### REQUIRED TASK
Check each line of the data for "objects" and select those that have it.

───── EXERCISE INPUT

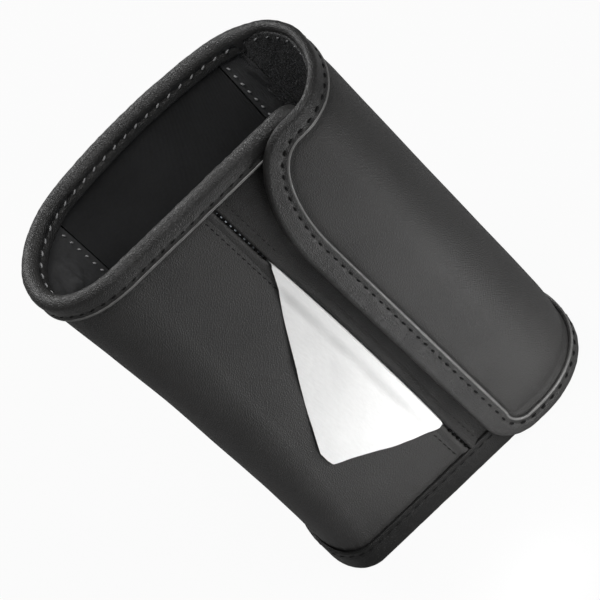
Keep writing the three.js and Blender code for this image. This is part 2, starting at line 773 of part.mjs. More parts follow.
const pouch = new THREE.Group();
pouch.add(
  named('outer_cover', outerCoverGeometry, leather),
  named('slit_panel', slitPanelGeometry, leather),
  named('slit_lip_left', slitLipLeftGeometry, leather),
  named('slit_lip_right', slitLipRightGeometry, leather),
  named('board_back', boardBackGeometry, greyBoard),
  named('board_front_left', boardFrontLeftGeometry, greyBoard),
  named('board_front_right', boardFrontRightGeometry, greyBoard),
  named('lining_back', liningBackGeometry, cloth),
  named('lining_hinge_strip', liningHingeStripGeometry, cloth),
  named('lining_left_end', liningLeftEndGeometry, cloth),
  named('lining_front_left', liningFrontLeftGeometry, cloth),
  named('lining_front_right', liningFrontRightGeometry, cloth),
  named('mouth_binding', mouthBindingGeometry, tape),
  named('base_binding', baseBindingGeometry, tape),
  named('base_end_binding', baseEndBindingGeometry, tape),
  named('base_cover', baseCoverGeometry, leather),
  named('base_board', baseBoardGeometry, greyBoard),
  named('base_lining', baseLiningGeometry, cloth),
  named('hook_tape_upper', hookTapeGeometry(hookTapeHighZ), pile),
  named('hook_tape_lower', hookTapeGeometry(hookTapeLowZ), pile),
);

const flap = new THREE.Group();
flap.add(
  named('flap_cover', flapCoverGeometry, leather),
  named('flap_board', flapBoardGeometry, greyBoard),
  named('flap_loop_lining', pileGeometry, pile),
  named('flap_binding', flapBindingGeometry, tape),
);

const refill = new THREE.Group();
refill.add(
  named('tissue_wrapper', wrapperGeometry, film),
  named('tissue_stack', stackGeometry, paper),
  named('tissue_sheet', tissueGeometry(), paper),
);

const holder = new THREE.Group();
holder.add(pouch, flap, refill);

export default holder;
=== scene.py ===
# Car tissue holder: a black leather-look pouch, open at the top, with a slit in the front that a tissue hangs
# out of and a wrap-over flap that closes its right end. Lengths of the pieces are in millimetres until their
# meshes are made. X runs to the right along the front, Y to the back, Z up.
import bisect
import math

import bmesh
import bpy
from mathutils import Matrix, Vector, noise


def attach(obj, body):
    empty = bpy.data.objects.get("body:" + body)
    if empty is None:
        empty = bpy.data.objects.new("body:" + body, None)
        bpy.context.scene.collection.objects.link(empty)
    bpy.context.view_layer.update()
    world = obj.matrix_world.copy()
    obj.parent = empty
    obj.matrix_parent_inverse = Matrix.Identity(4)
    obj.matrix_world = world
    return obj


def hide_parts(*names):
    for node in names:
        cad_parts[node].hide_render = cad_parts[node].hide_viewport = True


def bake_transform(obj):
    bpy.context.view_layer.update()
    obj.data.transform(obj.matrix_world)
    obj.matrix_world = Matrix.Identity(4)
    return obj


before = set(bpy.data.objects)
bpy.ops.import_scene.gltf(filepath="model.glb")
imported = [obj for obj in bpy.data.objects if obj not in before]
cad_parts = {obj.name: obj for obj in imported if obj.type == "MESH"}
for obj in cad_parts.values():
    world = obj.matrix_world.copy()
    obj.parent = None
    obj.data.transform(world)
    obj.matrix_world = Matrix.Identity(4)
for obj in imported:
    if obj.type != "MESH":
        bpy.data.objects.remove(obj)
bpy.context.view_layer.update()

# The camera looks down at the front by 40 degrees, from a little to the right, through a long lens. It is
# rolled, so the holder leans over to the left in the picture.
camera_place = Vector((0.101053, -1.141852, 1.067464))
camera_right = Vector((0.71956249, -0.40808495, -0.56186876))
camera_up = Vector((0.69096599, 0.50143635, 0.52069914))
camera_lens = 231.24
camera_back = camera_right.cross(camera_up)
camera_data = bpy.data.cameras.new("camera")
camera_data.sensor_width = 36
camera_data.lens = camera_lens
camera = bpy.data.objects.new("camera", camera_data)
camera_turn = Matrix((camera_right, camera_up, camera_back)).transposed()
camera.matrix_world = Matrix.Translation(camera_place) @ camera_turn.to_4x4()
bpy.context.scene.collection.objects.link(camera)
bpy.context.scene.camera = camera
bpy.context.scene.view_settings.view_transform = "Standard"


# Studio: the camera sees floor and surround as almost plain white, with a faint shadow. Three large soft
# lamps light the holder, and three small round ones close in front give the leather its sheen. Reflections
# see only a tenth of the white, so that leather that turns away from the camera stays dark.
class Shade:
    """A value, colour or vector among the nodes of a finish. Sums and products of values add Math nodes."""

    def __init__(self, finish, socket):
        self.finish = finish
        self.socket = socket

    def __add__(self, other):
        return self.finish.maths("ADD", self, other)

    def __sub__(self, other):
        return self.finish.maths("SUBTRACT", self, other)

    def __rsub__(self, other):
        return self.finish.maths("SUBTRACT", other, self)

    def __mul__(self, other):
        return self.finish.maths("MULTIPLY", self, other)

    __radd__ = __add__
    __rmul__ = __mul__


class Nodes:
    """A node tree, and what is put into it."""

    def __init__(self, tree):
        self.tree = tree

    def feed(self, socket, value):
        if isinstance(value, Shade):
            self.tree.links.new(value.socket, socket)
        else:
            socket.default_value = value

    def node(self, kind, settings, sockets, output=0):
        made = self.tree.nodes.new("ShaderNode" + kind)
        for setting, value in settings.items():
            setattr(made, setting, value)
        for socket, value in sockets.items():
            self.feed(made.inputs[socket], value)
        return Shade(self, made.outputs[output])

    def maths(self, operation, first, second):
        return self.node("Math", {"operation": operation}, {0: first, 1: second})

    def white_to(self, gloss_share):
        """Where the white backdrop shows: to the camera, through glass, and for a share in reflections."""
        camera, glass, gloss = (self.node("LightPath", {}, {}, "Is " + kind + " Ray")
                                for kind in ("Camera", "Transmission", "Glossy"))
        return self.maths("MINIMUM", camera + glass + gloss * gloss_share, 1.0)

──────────
───── EXERCISE INPUT

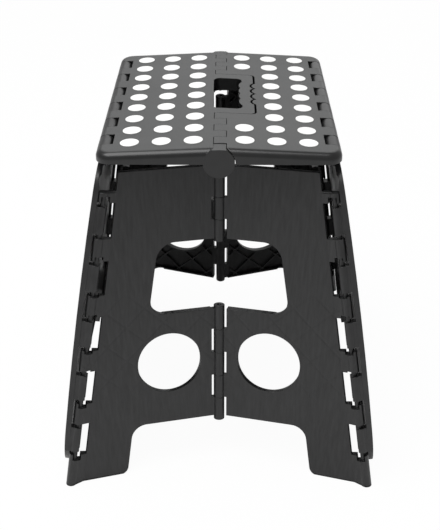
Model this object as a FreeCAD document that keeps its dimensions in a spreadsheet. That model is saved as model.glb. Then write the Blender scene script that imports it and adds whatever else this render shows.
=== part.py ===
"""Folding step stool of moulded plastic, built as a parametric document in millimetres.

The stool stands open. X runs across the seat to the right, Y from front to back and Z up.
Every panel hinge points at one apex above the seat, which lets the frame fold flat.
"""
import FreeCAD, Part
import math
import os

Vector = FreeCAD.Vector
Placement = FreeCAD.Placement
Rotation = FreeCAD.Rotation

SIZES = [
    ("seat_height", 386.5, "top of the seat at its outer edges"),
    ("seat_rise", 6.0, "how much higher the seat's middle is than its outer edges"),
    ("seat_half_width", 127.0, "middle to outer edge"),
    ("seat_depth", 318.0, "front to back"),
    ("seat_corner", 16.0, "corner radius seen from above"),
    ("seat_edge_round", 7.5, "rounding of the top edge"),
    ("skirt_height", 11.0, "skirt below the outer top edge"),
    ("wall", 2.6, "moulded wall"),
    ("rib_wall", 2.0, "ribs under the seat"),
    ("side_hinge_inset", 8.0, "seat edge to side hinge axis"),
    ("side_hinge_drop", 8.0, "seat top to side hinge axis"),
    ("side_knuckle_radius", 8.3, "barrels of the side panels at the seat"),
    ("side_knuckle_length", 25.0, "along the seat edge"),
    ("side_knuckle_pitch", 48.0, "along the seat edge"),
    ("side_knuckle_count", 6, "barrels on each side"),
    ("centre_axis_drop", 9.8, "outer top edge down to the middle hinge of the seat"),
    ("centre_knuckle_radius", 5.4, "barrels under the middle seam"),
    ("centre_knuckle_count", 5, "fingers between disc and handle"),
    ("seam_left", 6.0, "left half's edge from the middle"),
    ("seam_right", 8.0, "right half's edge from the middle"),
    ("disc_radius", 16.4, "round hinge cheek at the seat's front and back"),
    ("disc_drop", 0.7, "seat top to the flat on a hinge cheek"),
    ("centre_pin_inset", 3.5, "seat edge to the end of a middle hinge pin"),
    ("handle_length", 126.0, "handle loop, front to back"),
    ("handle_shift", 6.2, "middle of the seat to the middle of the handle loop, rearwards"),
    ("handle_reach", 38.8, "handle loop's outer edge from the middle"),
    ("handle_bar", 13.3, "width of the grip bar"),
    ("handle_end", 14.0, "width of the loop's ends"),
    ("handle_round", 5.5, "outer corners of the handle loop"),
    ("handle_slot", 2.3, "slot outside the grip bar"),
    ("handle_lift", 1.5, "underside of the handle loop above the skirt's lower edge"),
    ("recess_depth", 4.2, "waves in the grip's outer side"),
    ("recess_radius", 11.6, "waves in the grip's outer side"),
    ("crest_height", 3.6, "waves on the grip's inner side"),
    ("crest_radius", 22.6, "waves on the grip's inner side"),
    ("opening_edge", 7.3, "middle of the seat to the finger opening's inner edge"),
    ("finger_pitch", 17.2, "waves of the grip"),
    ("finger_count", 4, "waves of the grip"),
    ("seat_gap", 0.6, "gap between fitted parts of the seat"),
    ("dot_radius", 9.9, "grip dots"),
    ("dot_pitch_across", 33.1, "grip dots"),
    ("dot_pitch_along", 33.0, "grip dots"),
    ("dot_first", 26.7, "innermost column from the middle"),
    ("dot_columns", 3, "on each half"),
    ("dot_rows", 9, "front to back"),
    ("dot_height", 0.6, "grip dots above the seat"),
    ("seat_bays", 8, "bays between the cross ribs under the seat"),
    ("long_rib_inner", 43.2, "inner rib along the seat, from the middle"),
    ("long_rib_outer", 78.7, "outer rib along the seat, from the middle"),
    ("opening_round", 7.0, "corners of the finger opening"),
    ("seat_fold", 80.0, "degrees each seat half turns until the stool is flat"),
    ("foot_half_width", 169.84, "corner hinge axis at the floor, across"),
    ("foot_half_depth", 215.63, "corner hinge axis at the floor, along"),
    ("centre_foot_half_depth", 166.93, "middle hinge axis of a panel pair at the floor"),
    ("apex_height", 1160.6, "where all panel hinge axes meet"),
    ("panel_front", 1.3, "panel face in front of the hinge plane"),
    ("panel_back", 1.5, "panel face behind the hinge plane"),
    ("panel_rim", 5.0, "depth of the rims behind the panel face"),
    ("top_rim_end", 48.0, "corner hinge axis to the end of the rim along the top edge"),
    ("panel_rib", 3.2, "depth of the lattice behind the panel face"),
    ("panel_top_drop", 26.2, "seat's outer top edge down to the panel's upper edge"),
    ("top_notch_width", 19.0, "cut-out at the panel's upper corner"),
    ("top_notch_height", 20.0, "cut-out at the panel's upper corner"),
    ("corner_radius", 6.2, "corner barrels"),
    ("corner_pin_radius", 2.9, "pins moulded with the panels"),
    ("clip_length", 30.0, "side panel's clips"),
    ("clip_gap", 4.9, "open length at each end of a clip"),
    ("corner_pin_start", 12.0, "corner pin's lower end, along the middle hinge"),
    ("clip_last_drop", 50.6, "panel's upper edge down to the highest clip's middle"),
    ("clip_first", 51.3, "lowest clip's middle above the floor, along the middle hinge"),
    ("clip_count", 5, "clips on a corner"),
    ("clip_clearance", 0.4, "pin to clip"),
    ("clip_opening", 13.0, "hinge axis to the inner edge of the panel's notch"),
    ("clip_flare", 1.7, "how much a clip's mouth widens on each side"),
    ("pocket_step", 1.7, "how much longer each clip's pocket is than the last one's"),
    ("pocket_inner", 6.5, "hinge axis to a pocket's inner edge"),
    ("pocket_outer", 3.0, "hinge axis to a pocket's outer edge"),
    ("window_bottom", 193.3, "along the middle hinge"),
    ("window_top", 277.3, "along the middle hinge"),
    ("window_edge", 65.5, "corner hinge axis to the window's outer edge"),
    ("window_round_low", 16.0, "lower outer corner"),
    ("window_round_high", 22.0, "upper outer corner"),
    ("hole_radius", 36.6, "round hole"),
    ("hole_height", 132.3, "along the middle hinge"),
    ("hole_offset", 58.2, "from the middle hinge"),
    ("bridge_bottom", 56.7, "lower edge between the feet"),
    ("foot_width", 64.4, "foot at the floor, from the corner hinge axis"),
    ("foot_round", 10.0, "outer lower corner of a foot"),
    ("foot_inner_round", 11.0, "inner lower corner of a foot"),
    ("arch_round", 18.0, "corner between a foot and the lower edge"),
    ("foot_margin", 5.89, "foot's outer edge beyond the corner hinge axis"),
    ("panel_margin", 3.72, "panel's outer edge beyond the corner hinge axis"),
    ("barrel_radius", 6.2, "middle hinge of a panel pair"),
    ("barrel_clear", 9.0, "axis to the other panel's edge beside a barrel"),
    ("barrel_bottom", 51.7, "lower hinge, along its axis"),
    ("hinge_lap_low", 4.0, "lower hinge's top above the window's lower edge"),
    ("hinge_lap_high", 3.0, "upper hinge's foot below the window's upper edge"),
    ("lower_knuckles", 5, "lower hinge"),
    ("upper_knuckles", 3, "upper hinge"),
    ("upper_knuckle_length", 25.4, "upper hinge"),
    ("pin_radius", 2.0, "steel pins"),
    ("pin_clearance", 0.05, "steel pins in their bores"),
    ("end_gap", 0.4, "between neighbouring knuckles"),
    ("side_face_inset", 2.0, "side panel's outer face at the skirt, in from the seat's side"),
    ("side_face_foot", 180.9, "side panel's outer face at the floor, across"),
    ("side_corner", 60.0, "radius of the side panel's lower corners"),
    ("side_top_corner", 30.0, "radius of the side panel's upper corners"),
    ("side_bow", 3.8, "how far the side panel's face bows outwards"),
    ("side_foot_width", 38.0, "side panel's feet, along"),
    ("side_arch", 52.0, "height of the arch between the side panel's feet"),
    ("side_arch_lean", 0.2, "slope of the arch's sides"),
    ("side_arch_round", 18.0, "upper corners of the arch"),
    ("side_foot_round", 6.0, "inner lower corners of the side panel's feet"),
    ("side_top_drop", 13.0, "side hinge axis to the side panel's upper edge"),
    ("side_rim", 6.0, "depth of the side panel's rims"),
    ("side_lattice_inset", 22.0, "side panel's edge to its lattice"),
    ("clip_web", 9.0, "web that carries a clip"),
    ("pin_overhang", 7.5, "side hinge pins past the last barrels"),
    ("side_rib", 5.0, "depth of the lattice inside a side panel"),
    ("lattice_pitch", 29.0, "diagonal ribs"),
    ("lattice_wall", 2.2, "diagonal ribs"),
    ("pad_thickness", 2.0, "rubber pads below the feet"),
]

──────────
───── EXERCISE INPUT

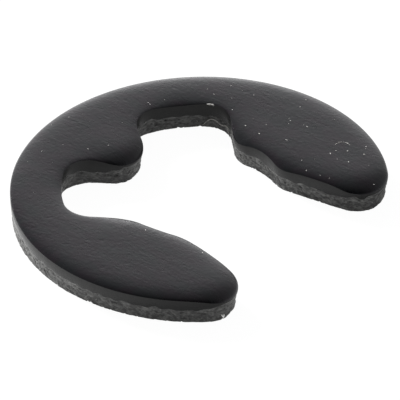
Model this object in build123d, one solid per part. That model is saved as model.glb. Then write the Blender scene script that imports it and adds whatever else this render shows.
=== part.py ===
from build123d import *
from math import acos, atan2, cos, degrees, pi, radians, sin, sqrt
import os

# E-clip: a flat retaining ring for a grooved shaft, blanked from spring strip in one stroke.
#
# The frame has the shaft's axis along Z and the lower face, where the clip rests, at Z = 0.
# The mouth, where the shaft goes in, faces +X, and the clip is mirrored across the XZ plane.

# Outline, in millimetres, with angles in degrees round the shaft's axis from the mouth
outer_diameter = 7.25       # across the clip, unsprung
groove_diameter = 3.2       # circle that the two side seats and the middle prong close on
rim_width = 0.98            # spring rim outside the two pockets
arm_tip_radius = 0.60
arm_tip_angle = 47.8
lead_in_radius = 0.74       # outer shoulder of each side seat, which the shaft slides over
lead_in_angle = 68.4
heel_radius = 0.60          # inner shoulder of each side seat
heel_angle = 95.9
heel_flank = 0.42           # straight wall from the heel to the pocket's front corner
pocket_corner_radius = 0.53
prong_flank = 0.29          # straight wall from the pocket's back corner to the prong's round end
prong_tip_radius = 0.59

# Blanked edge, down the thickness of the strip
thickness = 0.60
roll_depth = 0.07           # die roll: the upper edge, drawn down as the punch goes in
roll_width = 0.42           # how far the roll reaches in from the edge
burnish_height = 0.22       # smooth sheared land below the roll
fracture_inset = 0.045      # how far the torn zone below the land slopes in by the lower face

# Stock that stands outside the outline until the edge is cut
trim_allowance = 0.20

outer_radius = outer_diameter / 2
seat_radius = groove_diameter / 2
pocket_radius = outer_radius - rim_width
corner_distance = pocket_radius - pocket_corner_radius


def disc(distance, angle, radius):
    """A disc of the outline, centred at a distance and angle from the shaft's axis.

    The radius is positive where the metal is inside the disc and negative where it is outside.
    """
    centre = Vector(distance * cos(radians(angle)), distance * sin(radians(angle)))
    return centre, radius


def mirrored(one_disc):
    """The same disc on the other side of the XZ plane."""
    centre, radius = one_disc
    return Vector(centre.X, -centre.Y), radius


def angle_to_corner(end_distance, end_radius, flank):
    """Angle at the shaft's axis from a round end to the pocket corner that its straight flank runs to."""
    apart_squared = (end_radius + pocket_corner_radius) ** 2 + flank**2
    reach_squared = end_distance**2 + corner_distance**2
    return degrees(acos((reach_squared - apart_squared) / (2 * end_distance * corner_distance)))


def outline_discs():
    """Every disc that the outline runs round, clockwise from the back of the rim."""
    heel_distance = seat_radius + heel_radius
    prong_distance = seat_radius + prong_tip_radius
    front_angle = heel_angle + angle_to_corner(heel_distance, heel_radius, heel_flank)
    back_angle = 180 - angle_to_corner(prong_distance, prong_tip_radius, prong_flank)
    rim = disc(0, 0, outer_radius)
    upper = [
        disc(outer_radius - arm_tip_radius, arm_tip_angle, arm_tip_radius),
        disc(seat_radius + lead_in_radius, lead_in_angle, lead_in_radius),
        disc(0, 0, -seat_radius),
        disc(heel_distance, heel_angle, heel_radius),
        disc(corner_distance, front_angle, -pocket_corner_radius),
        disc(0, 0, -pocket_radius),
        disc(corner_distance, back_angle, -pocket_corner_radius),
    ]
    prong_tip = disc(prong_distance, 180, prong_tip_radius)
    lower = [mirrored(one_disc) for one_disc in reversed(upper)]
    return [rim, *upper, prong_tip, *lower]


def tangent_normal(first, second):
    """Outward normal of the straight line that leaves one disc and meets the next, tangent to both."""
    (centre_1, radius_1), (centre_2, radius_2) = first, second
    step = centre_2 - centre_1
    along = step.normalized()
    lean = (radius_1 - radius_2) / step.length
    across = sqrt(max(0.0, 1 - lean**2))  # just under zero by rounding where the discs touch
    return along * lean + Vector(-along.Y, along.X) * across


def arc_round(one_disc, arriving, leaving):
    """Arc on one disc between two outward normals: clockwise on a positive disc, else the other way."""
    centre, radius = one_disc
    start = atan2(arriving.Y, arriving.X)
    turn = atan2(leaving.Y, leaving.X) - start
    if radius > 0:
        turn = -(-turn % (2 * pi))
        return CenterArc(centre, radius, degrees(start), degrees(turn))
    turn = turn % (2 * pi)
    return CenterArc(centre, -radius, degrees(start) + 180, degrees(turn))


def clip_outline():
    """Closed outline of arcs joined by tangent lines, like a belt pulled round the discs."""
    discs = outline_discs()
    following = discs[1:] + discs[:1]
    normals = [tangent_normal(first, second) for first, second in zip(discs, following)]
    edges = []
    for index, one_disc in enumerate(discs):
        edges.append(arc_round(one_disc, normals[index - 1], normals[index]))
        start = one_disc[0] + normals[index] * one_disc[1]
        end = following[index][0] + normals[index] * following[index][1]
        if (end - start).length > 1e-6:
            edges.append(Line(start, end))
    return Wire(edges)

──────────

### OUTPUT OF THE EXERCISE
    empty = bpy.data.objects.get("body:" + body)
        empty = bpy.data.objects.new("body:" + body, None)
        bpy.context.scene.collection.objects.link(empty)
before = set(bpy.data.objects)
imported = [obj for obj in bpy.data.objects if obj not in before]
        bpy.data.objects.remove(obj)
camera = bpy.data.objects.new("camera", camera_data)
bpy.context.scene.collection.objects.link(camera)